Paul Safier 2022 年 6 月 21 日
Hi @Edric Ellis. I ran some tests using top and it seems like that's what's happening. The default maxNumCompThreads on my machine is 36.
Here is top when MATLAB is idle, i.e. I have not started the clipSpacing_HELP.m code. Looks like there're 151 threads available with just 1 running. Not sure why it's necessarily 151...
Here is top when running the code (with the for loop) with the default thread count of 36. It shows 37 threads are running with 113 sleeping.
Here is top when running the code (with the for loop) after setting numMaxCompThreads(1). It doesn't employ as many threads, but not identical to 1. Not sure why...
Here is top when running the code with the parfor loop. The total thread count goes up, but the running thread count is 1. I believe this is what you stated would happen.
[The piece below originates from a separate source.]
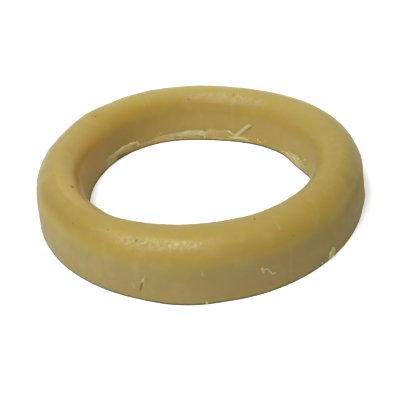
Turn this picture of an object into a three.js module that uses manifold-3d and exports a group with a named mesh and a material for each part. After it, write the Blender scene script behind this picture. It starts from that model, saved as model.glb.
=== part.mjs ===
// Wax ring that seals the outlet of a toilet pan to its drain: one casting in soft wax, with no other piece.
// Millimetres, +Z up. The origin is the centre of the ring's outline, on the flat foot, which is the face
// that was open when the wax was poured. Angles are in degrees, anticlockwise seen from above, and 0 is +X.

import * as THREE from "three";
import { mergeVertices } from "three/addons/utils/BufferGeometryUtils.js";
import Module from "manifold-3d";

// Driving sizes of the section
const BORE_DIAMETER = 88; // at the foot, on the clean wall
const WAX_WIDTH = 19.5; // across the foot, from the bore to the outside
const RING_HEIGHT = 20.8; // foot to the top of the crown
const OUTER_CROWN_RISE = 8.7; // from the top of the outer wall to the top of the crown
const BORE_CROWN_RISE = 8.3; // the same on the bore side
const OUTER_DRAFT = 1.15; // how far the outer wall leans in from foot to crown
const BORE_DRAFT = 0.85; // how far the bore wall leans out from foot to crown
const FOOT_ROUND = 0.25; // soft edge round the outside of the foot
const CROWN_FULLNESS = 0.55; // 0.55 rounds the crown like an ellipse, more makes it squarer

// Facets
const FACETS_ROUND = 168;
const CROWN_FACETS = 8; // in each half of the crown
const WALL_FACETS = 4;
const FOOT_FACETS = 2;

// A soft casting cools and is lifted a little out of round. Each lobe swells by its size, once per wave.
const OUTSIDE_LOBES = [
  { waves: 2, size: 0.57, peak: 101 },
  { waves: 3, size: 0.56, peak: 12 },
  { waves: 4, size: 0.3, peak: 18 },
];
const BORE_LOBES = [
  { waves: 1, size: 0.59, peak: 171 },
  { waves: 3, size: 0.58, peak: 4 },
  { waves: 4, size: 0.37, peak: 33 },
];
const HEIGHT_LOBES = [
  { waves: 1, size: 0.2, peak: 336 },
  { waves: 2, size: 0.28, peak: 111 },
];

// Marks of fingers and of the carton. A mark pushes the wax out from the axis, or towards it where its push
// is negative, and its lift raises or lowers the crown there.
const SHOULDER_MARKS = [
  { angle: 182, reach: 11, push: 0.35, lift: 0 }, // ridge at the near end of the pressed flat
  { angle: 161, reach: 12, push: -0.25, lift: -0.39 }, // the flat
  { angle: 141, reach: 13, push: 0.15, lift: 0.54 }, // wax heaped up at its far end
  { angle: 14, reach: 14, push: 0.2, lift: 0 },
];
const FOOT_MARKS = [
  { angle: 351, reach: 10, push: 0.68 }, // foot spread where the ring was set down
  { angle: 263, reach: 14, push: 0.6 },
];
const RIM_MARKS = [
  { angle: 220, reach: 12, push: -0.54 }, // thumb mark at the rim of the bore
  { angle: 240, reach: 14, push: 0.31 },
];

// Casting flash: a torn skin of wax along the foot of the bore. Its crest is the thick edge near its top.
const FLASH_HEIGHT = 2.6;
const FLASH_THICKNESS = 0.25;
const FLASH_CREST = 0.8; // share of its height at which the skin ends and steps back to the wall
const FLASH_TEARS = [
  { angle: 168, reach: 14, taller: 0.8, crest: 0.1, foot: -0.17 }, // thin smear
  { angle: 137, reach: 19, taller: 1.9, crest: 0.85, foot: -0.3 }, // flap, peeled up and curled inward
  { angle: 110, reach: 6, taller: 0.7, crest: 0.25, foot: 0 }, // crumbled corner of the band
  { angle: 86, reach: 5, taller: -0.6, crest: 0.3, foot: 0 }, // knot in the band
  { angle: 80, reach: 34, taller: 2.4, crest: 0.7, foot: 1.3 }, // thick band
  { angle: 72.5, reach: 5, taller: 0.6, crest: 0.2, foot: 0 }, // point of its torn edge
  { angle: 21, reach: 14, taller: 1, crest: 0.6, foot: 1.1 }, // lump squeezed into the bore
  { angle: 3, reach: 9, taller: 0, crest: -0.2, foot: -1.04 }, // place where the skin broke away
];

// Nick in the outer wall, a slanting cut like a fingernail's. A slant above 0 leans the top of a form from
// upright towards smaller angles.
const NICK = { wall: "outer", angle: 251.4, height: 5, length: 4.4, width: 1, depth: 0.6, slant: -14 };

// Slivers and crumbs of wax smeared on the walls, each of which stands out by its depth
const SCRAPS = [
  { wall: "bore", angle: 61.2, height: 5.2, length: 9.6, width: 1.7, depth: 0.5, slant: 52 }, // long arm
  { wall: "bore", angle: 61, height: 1.5, length: 6.6, width: 1.3, depth: 0.35, slant: 86 }, // short arm
  { wall: "bore", angle: 25, height: 1.4, length: 5, width: 2.2, depth: 0.45, slant: 72 },
  { wall: "bore", angle: 15.5, height: 1.2, length: 3.4, width: 1.6, depth: 0.4, slant: 62 },
  { wall: "outer", angle: 286.1, height: 9, length: 1.6, width: 0.9, depth: 0.3, slant: 24 },
  { wall: "outer", angle: 288.6, height: 7.7, length: 4.3, width: 0.6, depth: 0.22, slant: 49 },
  { wall: "outer", angle: 311.6, height: 1.6, length: 6.6, width: 1.4, depth: 0.5, slant: -71 },
  { wall: "outer", angle: 269.8, height: 0.9, length: 1.2, width: 1, depth: 0.35, slant: 0 },
];

const WAX_COLOUR = "#b49c5a";

const boreRadius = BORE_DIAMETER / 2;
const outerWallTop = RING_HEIGHT - OUTER_CROWN_RISE;
const boreWallTop = RING_HEIGHT - BORE_CROWN_RISE;
const crownRadius = boreRadius + (WAX_WIDTH + BORE_DRAFT - OUTER_DRAFT) / 2;

// 1 at the middle of a mark and 0 from its reach outwards, with no kink between
function fade(angle, mark) {
  const away = THREE.MathUtils.euclideanModulo(angle - mark.angle + 180, 360) - 180;
  const share = Math.min(Math.abs(away) / mark.reach, 1);
  return (1 - share * share) ** 2;
}

function sumOfMarks(angle, marks, key) {
  return marks.reduce((sum, mark) => sum + mark[key] * fade(angle, mark), 0);
}

function sumOfLobes(angle, lobes) {
  const turn = (lobe) => Math.cos(THREE.MathUtils.degToRad(lobe.waves * (angle - lobe.peak)));
  return lobes.reduce((sum, lobe) => sum + lobe.size * turn(lobe), 0);
}

// Half of the crown, from the top of a drafted wall, along which it starts, to the level top of the ring
function crownHalf(wallTopRadius, wallTop, lean) {
  const rise = RING_HEIGHT - wallTop;
  return new THREE.CubicBezierCurve(
    new THREE.Vector2(wallTopRadius, wallTop),
    new THREE.Vector2(wallTopRadius + CROWN_FULLNESS * rise * lean, wallTop + CROWN_FULLNESS * rise),
    new THREE.Vector2(crownRadius + CROWN_FULLNESS * (wallTopRadius - crownRadius), RING_HEIGHT),
    new THREE.Vector2(crownRadius, RING_HEIGHT),
  ).getPoints(CROWN_FACETS);
}

function outerWallRadius(height) {
  return boreRadius + WAX_WIDTH - (OUTER_DRAFT * height) / outerWallTop;
}

function boreWallRadius(height) {
  return boreRadius + (BORE_DRAFT * height) / boreWallTop;
}

// The cast section as a closed outline, from the outside of the foot up, over the crown and down the bore.
// Each point of the flash carries its share of the flash's height.
function sectionPoints() {
  const points = [];
  const add = (radius, height, flashShare = null) => points.push({ radius, height, flashShare });
  for (let i = 0; i <= FOOT_FACETS; i++) {
    const turn = (Math.PI / 2) * (i / FOOT_FACETS);
    const edge = outerWallRadius(FOOT_ROUND) - FOOT_ROUND;
    add(edge + FOOT_ROUND * Math.sin(turn), FOOT_ROUND * (1 - Math.cos(turn)));
  }
  for (let i = 1; i < WALL_FACETS; i++) {
    const height = FOOT_ROUND + ((outerWallTop - FOOT_ROUND) * i) / WALL_FACETS;
    add(outerWallRadius(height), height);
  }
  const outerHalf = crownHalf(outerWallRadius(outerWallTop), outerWallTop, -OUTER_DRAFT / outerWallTop);
  outerHalf.forEach((point) => add(point.x, point.y));
  const boreHalf = crownHalf(boreWallRadius(boreWallTop), boreWallTop, BORE_DRAFT / boreWallTop);
  boreHalf.reverse().slice(1).forEach((point) => add(point.x, point.y));
  for (let i = WALL_FACETS - 1; i > 0; i--) {
    const height = FLASH_HEIGHT + ((boreWallTop - FLASH_HEIGHT) * i) / WALL_FACETS;
    add(boreWallRadius(height), height);
  }
  [1, FLASH_CREST, FLASH_CREST / 2, 0].forEach((share) => {
    add(boreWallRadius(share * FLASH_HEIGHT), share * FLASH_HEIGHT, share);
  });
  return points;
}

// Height of a point of the bore wall once the flash below it has its height at this angle
function stretchedHeight(point, angle) {
  const flashTop = FLASH_HEIGHT + sumOfMarks(angle, FLASH_TEARS, "taller");
  if (point.flashShare !== null) return point.flashShare * flashTop;
  const share = (point.height - FLASH_HEIGHT) / (boreWallTop - FLASH_HEIGHT);
  return flashTop + share * (boreWallTop - flashTop);
}

// Thickness of the flash at a point of it
function flashThickness(point, angle) {
  if (point.flashShare === null || point.flashShare === 1) return 0;
  const crest = sumOfMarks(angle, FLASH_TEARS, "crest");
  const foot = sumOfMarks(angle, FLASH_TEARS, "foot");
  return FLASH_THICKNESS + THREE.MathUtils.lerp(foot, crest, point.flashShare / FLASH_CREST);
}

// Place of a point of the section at an angle round the ring, with every lobe, mark and tear
function placeOnRing(point, angle) {
  const across = THREE.MathUtils.clamp((point.radius - boreRadius) / WAX_WIDTH, 0, 1);
  const up = point.height / RING_HEIGHT;
  const outside = across ** 2;
  const inside = (1 - across) ** 2;
  const onBoreWall = point.radius < crownRadius && point.height < boreWallTop;
  const height = onBoreWall ? stretchedHeight(point, angle) : point.height;
  let radius = onBoreWall ? boreWallRadius(height) - flashThickness(point, angle) : point.radius;
  radius += across * sumOfLobes(angle, OUTSIDE_LOBES) + (1 - across) * sumOfLobes(angle, BORE_LOBES);
  radius += outside * up * sumOfMarks(angle, SHOULDER_MARKS, "push");
  radius += outside * (1 - up) ** 2 * sumOfMarks(angle, FOOT_MARKS, "push");
  radius += inside * up * sumOfMarks(angle, RIM_MARKS, "push");
  const rise = sumOfLobes(angle, HEIGHT_LOBES) + up * sumOfMarks(angle, SHOULDER_MARKS, "lift");
  const turn = THREE.MathUtils.degToRad(angle);
  return new THREE.Vector3(
    radius * Math.cos(turn),
    radius * Math.sin(turn),
    height + up * rise,
  );
}

// The ring turned from its section, then moved point by point out of its perfect round
function castRing() {
  const points = sectionPoints();
  const outline = points.concat(points[0]).map((point) => new THREE.Vector2(point.radius, point.height));
  const geometry = new THREE.LatheGeometry(outline, FACETS_ROUND).rotateX(Math.PI / 2);
  const position = geometry.getAttribute("position");
  for (let i = 0; i < position.count; i++) {
    const point = points[(i % outline.length) % points.length];
    const angle = THREE.MathUtils.radToDeg(Math.atan2(position.getY(i), position.getX(i)));
    const place = placeOnRing(point, angle);
    position.setXYZ(i, place.x, place.y, place.z);
  }
  return geometry;
}

// Point of a wall at a height, which is on the flash where it is low on the bore's wall
function wallPoint(wall, height) {
  if (wall === "outer") return { radius: outerWallRadius(height), height, flashShare: null };
  const flashShare = height < FLASH_HEIGHT ? height / FLASH_HEIGHT : null;
  return { radius: boreWallRadius(height), height, flashShare };
}

// Slim ellipsoid centred on a wall, half of it in the wax, for a nick or a scrap
function slimEllipsoid(form) {
  const ellipsoid = new THREE.SphereGeometry(0.5, 12, 8);
  ellipsoid.scale(2 * form.depth, form.width, form.length);
  ellipsoid.rotateX(THREE.MathUtils.degToRad(form.slant));
  ellipsoid.rotateZ(THREE.MathUtils.degToRad(form.angle));
  const place = placeOnRing(wallPoint(form.wall, form.height), form.angle);
  return ellipsoid.translate(place.x, place.y, place.z);
}

const wasm = await Module();
wasm.setup();

function toSolid(geometry) {
  const bare = geometry.clone();
  bare.deleteAttribute("normal");
  bare.deleteAttribute("uv");
  const merged = mergeVertices(bare, 1e-4);
  const vertProperties = merged.getAttribute("position").array;
  const triVerts = new Uint32Array(merged.index.array);
  return new wasm.Manifold(new wasm.Mesh({ numProp: 3, vertProperties, triVerts }));
}

function toGeometry(solid) {
  const mesh = solid.getMesh();
  const geometry = new THREE.BufferGeometry();
  geometry.setAttribute("position", new THREE.BufferAttribute(mesh.vertProperties, mesh.numProp));
  geometry.setIndex(new THREE.BufferAttribute(mesh.triVerts, 1));
  geometry.computeVertexNormals();
  return geometry;
}

function makeWaxRing() {
  const nicked = toSolid(castRing()).subtract(toSolid(slimEllipsoid(NICK)));
  const solid = SCRAPS.reduce((wax, scrap) => wax.add(toSolid(slimEllipsoid(scrap))), nicked);
  const geometry = toGeometry(solid);
  geometry.computeBoundingBox();
  const middle = geometry.boundingBox.getCenter(new THREE.Vector3());
  geometry.translate(-middle.x, -middle.y, 0); // the lobes and marks leave the outline a little off the axis
  const wax = new THREE.MeshStandardMaterial({ color: WAX_COLOUR, roughness: 0.5, metalness: 0 });
  const ring = new THREE.Mesh(geometry, wax);
  ring.name = "wax_ring";
  return ring;
}

const panSeal = new THREE.Group();
panSeal.add(makeWaxRing());

export default panSeal;
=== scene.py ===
import math
from functools import partial
from typing import NamedTuple

import bmesh
import bpy
import numpy as np
from mathutils import Matrix, Vector
from mathutils.bvhtree import BVHTree


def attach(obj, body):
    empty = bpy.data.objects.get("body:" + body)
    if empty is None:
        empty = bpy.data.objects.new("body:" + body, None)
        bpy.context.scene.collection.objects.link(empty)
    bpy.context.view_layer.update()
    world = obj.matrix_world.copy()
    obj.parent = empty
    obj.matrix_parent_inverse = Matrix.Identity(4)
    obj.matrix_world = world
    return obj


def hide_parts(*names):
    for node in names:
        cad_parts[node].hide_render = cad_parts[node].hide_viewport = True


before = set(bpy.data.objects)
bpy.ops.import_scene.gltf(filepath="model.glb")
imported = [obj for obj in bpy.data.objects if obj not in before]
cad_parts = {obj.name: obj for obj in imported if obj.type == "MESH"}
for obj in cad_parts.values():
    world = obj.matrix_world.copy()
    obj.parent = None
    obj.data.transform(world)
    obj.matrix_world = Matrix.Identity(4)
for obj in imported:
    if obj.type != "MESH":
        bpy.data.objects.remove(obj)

bl_info = {
    "name": "Wax Ring Pan Seal",
    "version": (1, 0, 0),
    "blender": (4, 5, 0),
    "location": "3D View > Sidebar > Wax Ring",
    "description": "Casts a soft wax ring with torn flash, scraps and grit, and sets it on a studio floor",
    "category": "Add Mesh",
}

# Blender works in metres. The wax's numbers are in millimetres and degrees, and the stage's in metres. Angles
# run anticlockwise seen from above, and 0 is +X.
MM = 0.001
CAD_NODE = "wax_ring"
RING_NAME = "Wax_Ring"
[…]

So, I guess this test confirms what you suspected, namely that running the for loop is utilzing multithreading, whereas the parfor loop is not. What's confusing me now, is that a timing comparison of running the for loop with 36 vs 1 thread actually shows that the single thread way is a bit faster (overall for 1000 iterations) and for each iteration, it's about the same time as the multithreading result. If this is true, how can it explain the original issue which is that each iteration with a for loop is 10X faster than each iteration with a parfor loop?
Timing comparison of running the for loop with 36 vs 1 thread is below. Shouldn't the individual iteration time for the single thread test be much longer than for the 36 thread case if it's to explain the 10X delta in iteration times per the original post?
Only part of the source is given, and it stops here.